Network protection is weak. As mentioned before, it was “advisory,” would definitely be circumvented by some programs that implemented their own networking stack, and wasn't designed to hold up to adversarial code.

The first three issues are inherent to a custom sandbox implementation that's flexible enough for agentic flows. The network suppression story was different, though.

Network suppression is too important

In addition to a malicious agent being able to easily circumvent the environment-based network suppression, plenty of good-intentioned code/binaries would also circumvent it simply if they didn’t honor the environment proxy variables, or if they implemented their own socket-based network code. We felt that this aspect was enough to consider investing in a better sandbox mode.

To gain better network suppression, we wanted to use Windows Firewall, which allows us to block outbound network traffic for users or programs. Unfortunately, we couldn't effectively create a functional firewall rule that applied only to the commands spawned by the Codex harness for a few reasons:

Windows doesn't allow matching a firewall rule to the non-principal identity of a restricted token.

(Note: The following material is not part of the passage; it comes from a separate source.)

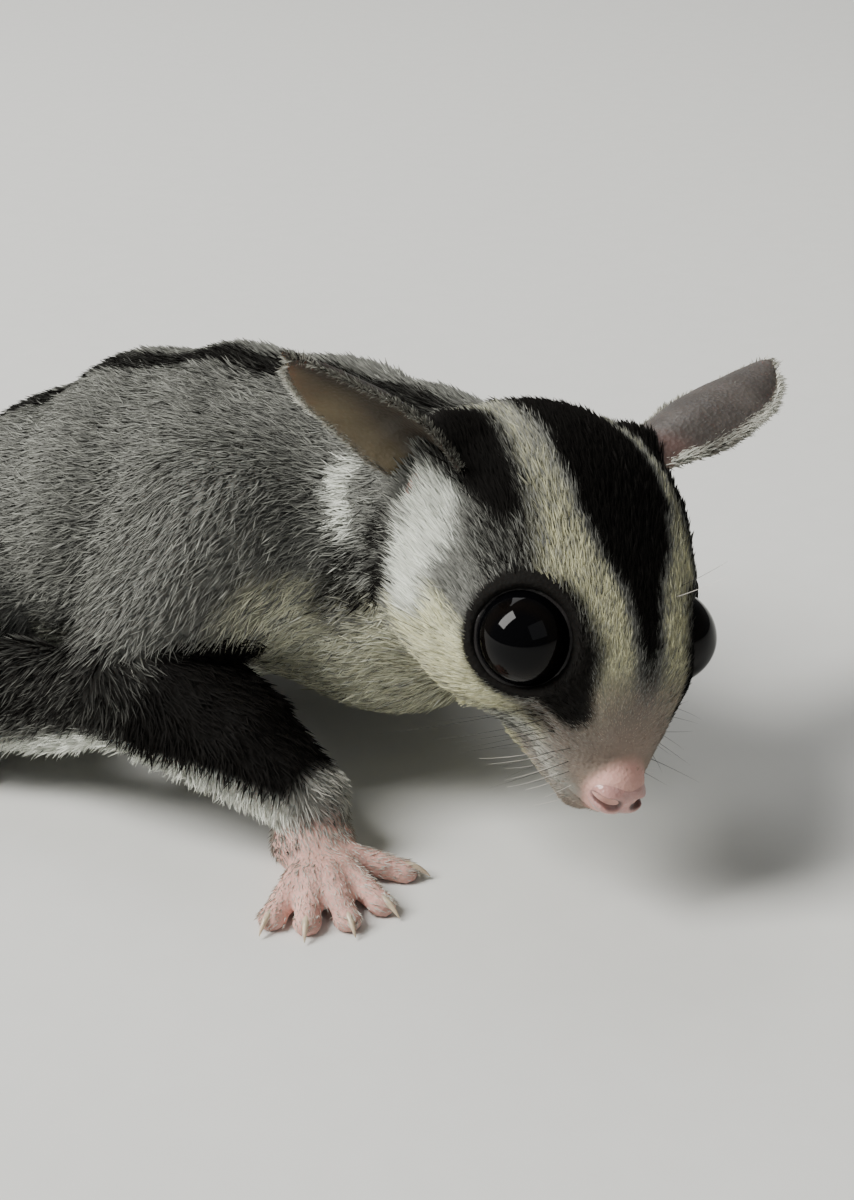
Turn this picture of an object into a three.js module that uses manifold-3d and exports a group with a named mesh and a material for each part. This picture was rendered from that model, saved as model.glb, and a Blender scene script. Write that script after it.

This means we couldn't apply a firewall rule to “any token that includes our synthetic SID in its restricted SID list."
While we could create a firewall rule that matches a specific binary, that only allows us to limit networking for codex.exe itself. It wouldn't apply to the processes that the agent spawns on behalf of the user, like Git or Python processes.
Other firewall match dimensions were the wrong shape, too. User-scoped rules still matched the real Windows user in the unelevated design, not just the restricted child. Program-path rules were too coarse: they could block codex.exe or python.exe generally, but not this one sandboxed invocation of python.exe. Port- or address-based rules were also the wrong policy entirely. For instance, we didn't want to block port 443; we wanted to block arbitrary outbound access for this specific restricted process tree.